### [WHAT IS BEING ASKED]
Every record here needs to be written out again exactly.

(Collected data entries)
▼

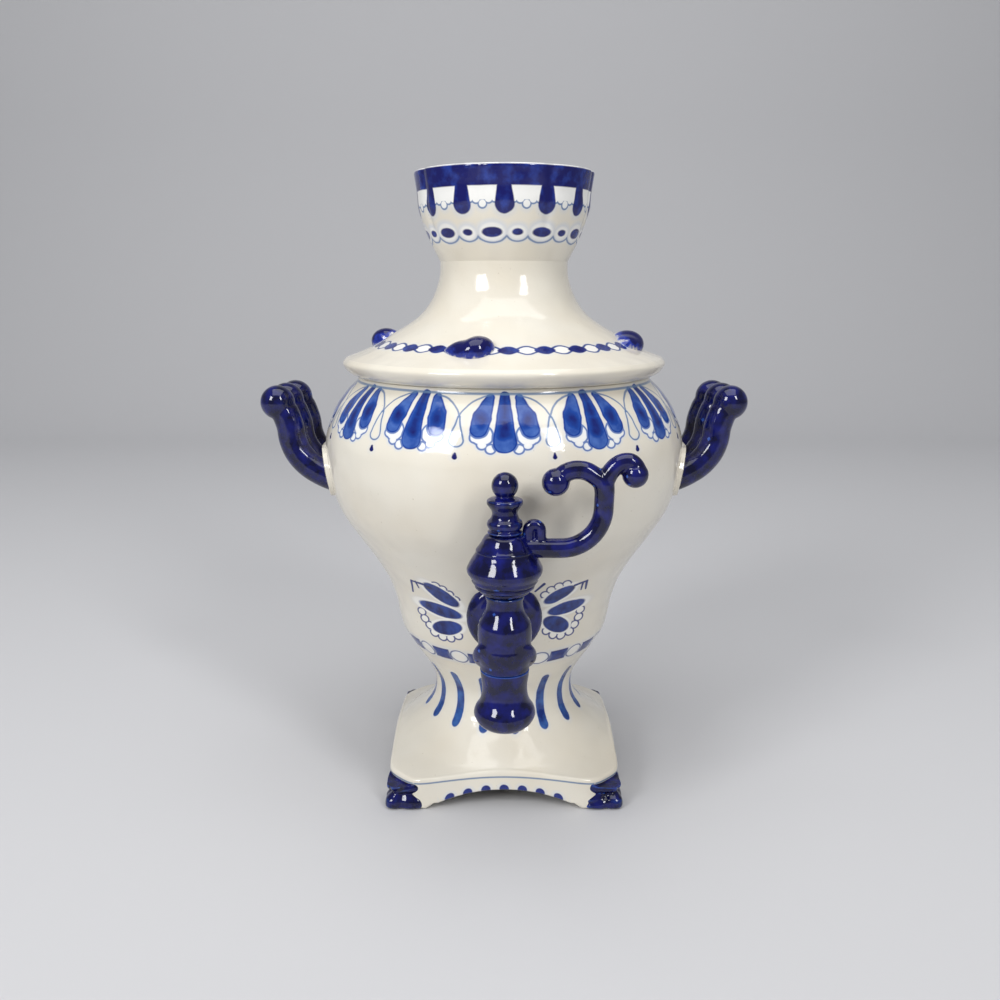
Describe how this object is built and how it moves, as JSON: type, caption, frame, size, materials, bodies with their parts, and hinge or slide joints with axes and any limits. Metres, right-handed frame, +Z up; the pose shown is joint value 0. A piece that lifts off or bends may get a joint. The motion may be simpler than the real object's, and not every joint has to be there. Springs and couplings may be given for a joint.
{
  "type": "porcelain samovar",
  "caption": "Porcelain samovar with a pear-shaped vessel on a square footed plinth, a crowned lift-off lid, scroll handles and a front tap with a turning key.",
  "frame": {"origin": "the centre of the bounding box's bottom, in the plane that the feet stand on; the vessel's vertical axis is 12.5 mm behind it, at +Y", "axes": "+Z up along the vessel's axis; the tap points along -Y; the handles lie along +X and -X"},
  "size_m": [0.2046, 0.178, 0.26],
  "materials": {
    "painted_porcelain": "cream white porcelain under clear glaze, hand painted in cobalt",
    "cobalt_porcelain": "solid dark cobalt under clear glaze"
  },
  "bodies": {
    "vessel": {"body_shell": "painted_porcelain", "pedestal": "painted_porcelain", "plinth": "painted_porcelain", "foot_front_left": "cobalt_porcelain", "foot_front_right": "cobalt_porcelain", "foot_back_left": "cobalt_porcelain", "foot_back_right": "cobalt_porcelain", "handle_pad_left": "painted_porcelain", "handle_pad_right": "painted_porcelain", "handle_left": "cobalt_porcelain", "handle_right": "cobalt_porcelain", "tap_rosette": "cobalt_porcelain", "tap_barrel": "cobalt_porcelain", "tap_spout": "cobalt_porcelain"},
    "lid": {"lid_shell": "painted_porcelain", "lid_ring": "painted_porcelain", "crown": "painted_porcelain", "boss_front": "cobalt_porcelain", "boss_right": "cobalt_porcelain", "boss_back": "cobalt_porcelain", "boss_left": "cobalt_porcelain"},
    "key": {"key_plug": "cobalt_porcelain", "key_bulb": "cobalt_porcelain", "key_finial": "cobalt_porcelain", "key_lever": "cobalt_porcelain"}
  },
  "joints": [
    {"name": "lid_lift", "type": "slide", "parent": "vessel", "child": "lid", "axis": [0, 0, 1], "range_m": [0, 0.04]},
    {"name": "key_turn", "type": "hinge", "parent": "vessel", "child": "key", "pos_m": [0, -0.0755, 0.108], "axis": [0, 0, 1], "range_deg": [-90, 0]}
  ]
}
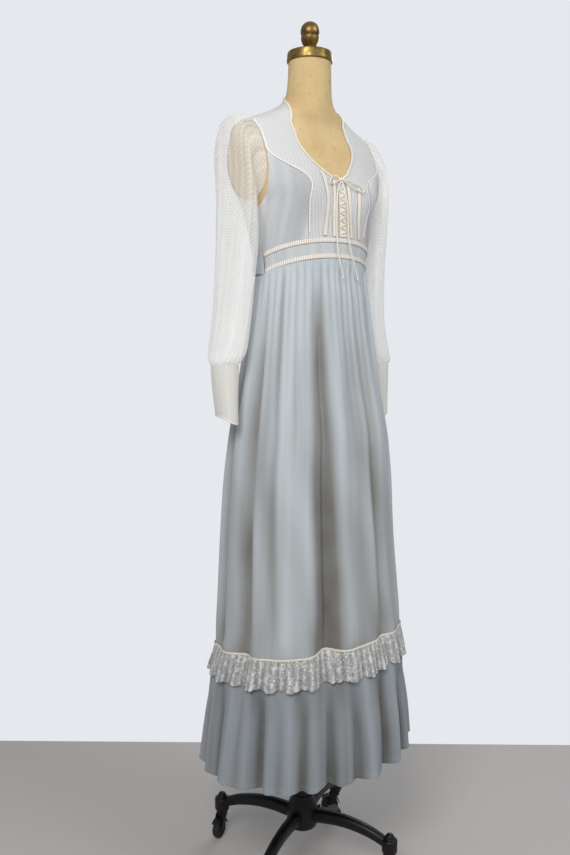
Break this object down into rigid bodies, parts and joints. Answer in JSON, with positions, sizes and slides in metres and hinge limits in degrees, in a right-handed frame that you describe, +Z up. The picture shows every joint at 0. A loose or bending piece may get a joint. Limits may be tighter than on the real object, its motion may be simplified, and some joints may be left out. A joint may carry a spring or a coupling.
{
  "type": "maxi dress on a dress form with a castered stand",
  "caption": "Full-length prairie dress with sheer sleeves, deep cuffs and a lace-trimmed flounce, on a limbless dress form with a castered iron base.",
  "frame": {"origin": "centre of the bounding box on the floor, on the stem's axis within a few millimetres", "axes": "+Z up along the stem, -Y the way the dress faces, -X the wearer's right side"},
  "size_m": [0.4792, 0.4593, 1.82],
  "materials": {
    "voile": "matte",
    "dotted": "matte",
    "net": "matte",
    "lace": "matte",
    "satin": "satin",
    "zip": "matte",
    "canvas": "matte",
    "brass": "satin",
    "iron": "satin",
    "tyre": "matte"
  },
  "bodies": {
    "stand": {"base": "iron", "column": "iron"},
    "figure": {"form_torso": "canvas", "neck_cap": "brass", "finial": "brass", "yoke_front_right": "dotted", "yoke_front_left": "dotted", "yoke_back_right": "dotted", "yoke_back_left": "dotted", "side_front_right": "voile", "side_front_left": "voile", "bodice_back_right": "voile", "bodice_back_left": "voile", "neck_piping_right": "satin", "yoke_piping_right": "satin", "neck_piping_left": "satin", "yoke_piping_left": "satin", "ribbon_outer_right": "satin", "ribbon_inner_right": "satin", "ribbon_inner_left": "satin", "ribbon_outer_left": "satin", "placket": "satin", "lacing": "satin", "lace_bow": "satin", "lace_tail_right": "satin", "lace_tail_left": "satin", "waistband_front": "voile", "band_ribbon_upper": "satin", "band_ribbon_lower": "satin", "waistband_back_right": "voile", "waistband_back_left": "voile", "skirt": "voile", "flounce": "voile", "lace_ruffle": "lace", "tie_right": "voile", "tie_left": "voile", "tie_knot": "voile", "tie_end_right": "voile", "tie_end_left": "voile", "zip_tape": "zip", "zip_slider": "iron", "sleeve_right": "net", "sleeve_left": "net", "cuff_right": "net", "cuff_edge_right": "satin", "cuff_left": "net", "cuff_edge_left": "satin", "stem_rod": "iron"},
    "pedal": {"pedal": "iron"},
    "zip_pull": {"zip_pull": "iron"},
    "fork_1": {"caster_fork_1": "iron"},
    "wheel_1": {"caster_wheel_1": "tyre"},
    "fork_2": {"caster_fork_2": "iron"},
    "wheel_2": {"caster_wheel_2": "tyre"},
    "fork_3": {"caster_fork_3": "iron"},
    "wheel_3": {"caster_wheel_3": "tyre"},
    "fork_4": {"caster_fork_4": "iron"},
    "wheel_4": {"caster_wheel_4": "tyre"}
  },
  "joints": [
    {"name": "height", "type": "slide", "parent": "stand", "child": "figure", "axis": [0, 0, 1], "range_m": [0, 0.15]},
    {"name": "caster_swivel_1", "type": "hinge", "parent": "stand", "child": "fork_1", "pos_m": [0.18387, 0.09288, 0.057], "axis": [0, 0, 1], "continuous": true},
    {"name": "caster_roll_1", "type": "hinge", "parent": "fork_1", "child": "wheel_1", "pos_m": [0.17175, 0.09988, 0.0206], "axis": [-0.5, -0.866, 0], "continuous": true},
    {"name": "caster_swivel_2", "type": "hinge", "parent": "stand", "child": "fork_2", "pos_m": [-0.09288, 0.18387, 0.057], "axis": [0, 0, 1], "continuous": true},
    {"name": "caster_roll_2", "type": "hinge", "parent": "fork_2", "child": "wheel_2", "pos_m": [-0.10557, 0.17796, 0.0206], "axis": [0.4226, -0.9063, 0], "continuous": true},
    {"name": "caster_swivel_3", "type": "hinge", "parent": "stand", "child": "fork_3", "pos_m": [-0.18387, -0.09288, 0.057], "axis": [0, 0, 1], "continuous": true},
    {"name": "caster_roll_3", "type": "hinge", "parent": "fork_3", "child": "wheel_3", "pos_m": [-0.1863, -0.10667, 0.0206], "axis": [0.9848, -0.1736, 0], "continuous": true},
    {"name": "caster_swivel_4", "type": "hinge", "parent": "stand", "child": "fork_4", "pos_m": [0.09288, -0.18387, 0.057], "axis": [0, 0, 1], "continuous": true},
    {"name": "caster_roll_4", "type": "hinge", "parent": "fork_4", "child": "wheel_4", "pos_m": [0.07893, -0.18509, 0.0206], "axis": [0.0872, -0.9962, 0], "continuous": true},
    {"name": "height_pedal", "type": "hinge", "parent": "stand", "child": "pedal", "pos_m": [0.03994, -0.01298, 0.1], "axis": [0.309, 0.9511, 0], "range_deg": [0, 12], "stiffness_Nm_per_rad": 2, "springref_deg": -5.73},
    {"name": "zip_pull_swing", "type": "hinge", "parent": "figure", "child": "zip_pull", "pos_m": [0, 0.06393, 1.66061], "axis": [1, 0, 0], "range_deg": [0, 150]}
  ]
}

▲

### [FINISHED EXERCISE]
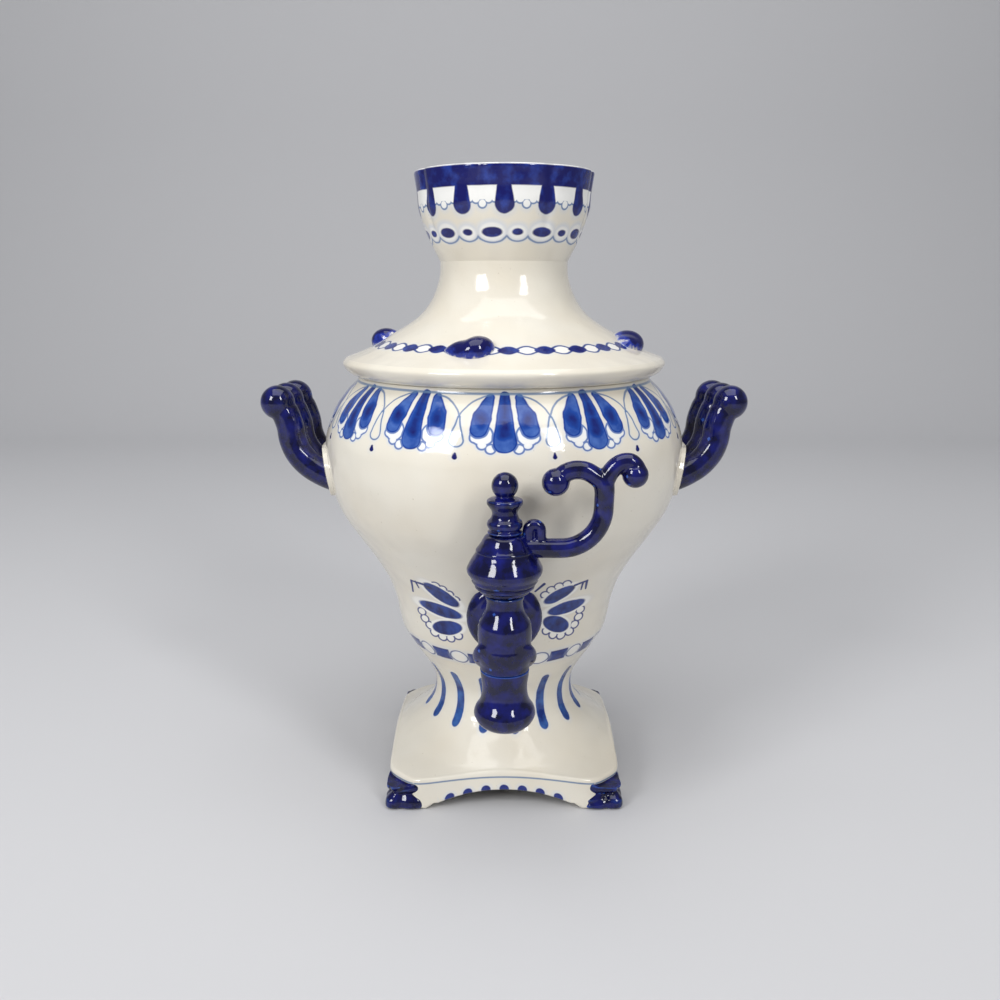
Describe how this object is built and how it moves, as JSON: type, caption, frame, size, materials, bodies with their parts, and hinge or slide joints with axes and any limits. Metres, right-handed frame, +Z up; the pose shown is joint value 0. A piece that lifts off or bends may get a joint. The motion may be simpler than the real object's, and not every joint has to be there. Springs and couplings may be given for a joint.
{
  "type": "porcelain samovar",
  "caption": "Porcelain samovar with a pear-shaped vessel on a square footed plinth, a crowned lift-off lid, scroll handles and a front tap with a turning key.",
  "frame": {"origin": "the centre of the bounding box's bottom, in the plane that the feet stand on; the vessel's vertical axis is 12.5 mm behind it, at +Y", "axes": "+Z up along the vessel's axis; the tap points along -Y; the handles lie along +X and -X"},
  "size_m": [0.2046, 0.178, 0.26],
  "materials": {
    "painted_porcelain": "cream white porcelain under clear glaze, hand painted in cobalt",
    "cobalt_porcelain": "solid dark cobalt under clear glaze"
  },
  "bodies": {
    "vessel": {"body_shell": "painted_porcelain", "pedestal": "painted_porcelain", "plinth": "painted_porcelain", "foot_front_left": "cobalt_porcelain", "foot_front_right": "cobalt_porcelain", "foot_back_left": "cobalt_porcelain", "foot_back_right": "cobalt_porcelain", "handle_pad_left": "painted_porcelain", "handle_pad_right": "painted_porcelain", "handle_left": "cobalt_porcelain", "handle_right": "cobalt_porcelain", "tap_rosette": "cobalt_porcelain", "tap_barrel": "cobalt_porcelain", "tap_spout": "cobalt_porcelain"},
    "lid": {"lid_shell": "painted_porcelain", "lid_ring": "painted_porcelain", "crown": "painted_porcelain", "boss_front": "cobalt_porcelain", "boss_right": "cobalt_porcelain", "boss_back": "cobalt_porcelain", "boss_left": "cobalt_porcelain"},
    "key": {"key_plug": "cobalt_porcelain", "key_bulb": "cobalt_porcelain", "key_finial": "cobalt_porcelain", "key_lever": "cobalt_porcelain"}
  },
  "joints": [
    {"name": "lid_lift", "type": "slide", "parent": "vessel", "child": "lid", "axis": [0, 0, 1], "range_m": [0, 0.04]},
    {"name": "key_turn", "type": "hinge", "parent": "vessel", "child": "key", "pos_m": [0, -0.0755, 0.108], "axis": [0, 0, 1], "range_deg": [-90, 0]}
  ]
}
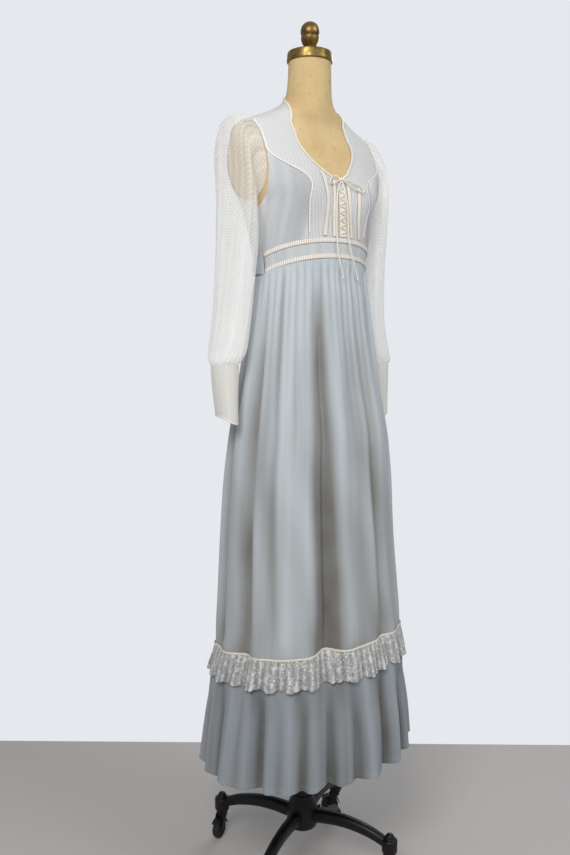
Break this object down into rigid bodies, parts and joints. Answer in JSON, with positions, sizes and slides in metres and hinge limits in degrees, in a right-handed frame that you describe, +Z up. The picture shows every joint at 0. A loose or bending piece may get a joint. Limits may be tighter than on the real object, its motion may be simplified, and some joints may be left out. A joint may carry a spring or a coupling.
{
  "type": "maxi dress on a dress form with a castered stand",
  "caption": "Full-length prairie dress with sheer sleeves, deep cuffs and a lace-trimmed flounce, on a limbless dress form with a castered iron base.",
  "frame": {"origin": "centre of the bounding box on the floor, on the stem's axis within a few millimetres", "axes": "+Z up along the stem, -Y the way the dress faces, -X the wearer's right side"},
  "size_m": [0.4792, 0.4593, 1.82],
  "materials": {
    "voile": "matte",
    "dotted": "matte",
    "net": "matte",
    "lace": "matte",
    "satin": "satin",
    "zip": "matte",
    "canvas": "matte",
    "brass": "satin",
    "iron": "satin",
    "tyre": "matte"
  },
  "bodies": {
    "stand": {"base": "iron", "column": "iron"},
    "figure": {"form_torso": "canvas", "neck_cap": "brass", "finial": "brass", "yoke_front_right": "dotted", "yoke_front_left": "dotted", "yoke_back_right": "dotted", "yoke_back_left": "dotted", "side_front_right": "voile", "side_front_left": "voile", "bodice_back_right": "voile", "bodice_back_left": "voile", "neck_piping_right": "satin", "yoke_piping_right": "satin", "neck_piping_left": "satin", "yoke_piping_left": "satin", "ribbon_outer_right": "satin", "ribbon_inner_right": "satin", "ribbon_inner_left": "satin", "ribbon_outer_left": "satin", "placket": "satin", "lacing": "satin", "lace_bow": "satin", "lace_tail_right": "satin", "lace_tail_left": "satin", "waistband_front": "voile", "band_ribbon_upper": "satin", "band_ribbon_lower": "satin", "waistband_back_right": "voile", "waistband_back_left": "voile", "skirt": "voile", "flounce": "voile", "lace_ruffle": "lace", "tie_right": "voile", "tie_left": "voile", "tie_knot": "voile", "tie_end_right": "voile", "tie_end_left": "voile", "zip_tape": "zip", "zip_slider": "iron", "sleeve_right": "net", "sleeve_left": "net", "cuff_right": "net", "cuff_edge_right": "satin", "cuff_left": "net", "cuff_edge_left": "satin", "stem_rod": "iron"},
    "pedal": {"pedal": "iron"},
    "zip_pull": {"zip_pull": "iron"},
    "fork_1": {"caster_fork_1": "iron"},
    "wheel_1": {"caster_wheel_1": "tyre"},
    "fork_2": {"caster_fork_2": "iron"},
    "wheel_2": {"caster_wheel_2": "tyre"},
    "fork_3": {"caster_fork_3": "iron"},
    "wheel_3": {"caster_wheel_3": "tyre"},
    "fork_4": {"caster_fork_4": "iron"},
    "wheel_4": {"caster_wheel_4": "tyre"}
  },
  "joints": [
    {"name": "height", "type": "slide", "parent": "stand", "child": "figure", "axis": [0, 0, 1], "range_m": [0, 0.15]},
    {"name": "caster_swivel_1", "type": "hinge", "parent": "stand", "child": "fork_1", "pos_m": [0.18387, 0.09288, 0.057], "axis": [0, 0, 1], "continuous": true},
    {"name": "caster_roll_1", "type": "hinge", "parent": "fork_1", "child": "wheel_1", "pos_m": [0.17175, 0.09988, 0.0206], "axis": [-0.5, -0.866, 0], "continuous": true},
    {"name": "caster_swivel_2", "type": "hinge", "parent": "stand", "child": "fork_2", "pos_m": [-0.09288, 0.18387, 0.057], "axis": [0, 0, 1], "continuous": true},
    {"name": "caster_roll_2", "type": "hinge", "parent": "fork_2", "child": "wheel_2", "pos_m": [-0.10557, 0.17796, 0.0206], "axis": [0.4226, -0.9063, 0], "continuous": true},
    {"name": "caster_swivel_3", "type": "hinge", "parent": "stand", "child": "fork_3", "pos_m": [-0.18387, -0.09288, 0.057], "axis": [0, 0, 1], "continuous": true},
    {"name": "caster_roll_3", "type": "hinge", "parent": "fork_3", "child": "wheel_3", "pos_m": [-0.1863, -0.10667, 0.0206], "axis": [0.9848, -0.1736, 0], "continuous": true},
    {"name": "caster_swivel_4", "type": "hinge", "parent": "stand", "child": "fork_4", "pos_m": [0.09288, -0.18387, 0.057], "axis": [0, 0, 1], "continuous": true},
    {"name": "caster_roll_4", "type": "hinge", "parent": "fork_4", "child": "wheel_4", "pos_m": [0.07893, -0.18509, 0.0206], "axis": [0.0872, -0.9962, 0], "continuous": true},
    {"name": "height_pedal", "type": "hinge", "parent": "stand", "child": "pedal", "pos_m": [0.03994, -0.01298, 0.1], "axis": [0.309, 0.9511, 0], "range_deg": [0, 12], "stiffness_Nm_per_rad": 2, "springref_deg": -5.73},
    {"name": "zip_pull_swing", "type": "hinge", "parent": "figure", "child": "zip_pull", "pos_m": [0, 0.06393, 1.66061], "axis": [1, 0, 0], "range_deg": [0, 150]}
  ]
}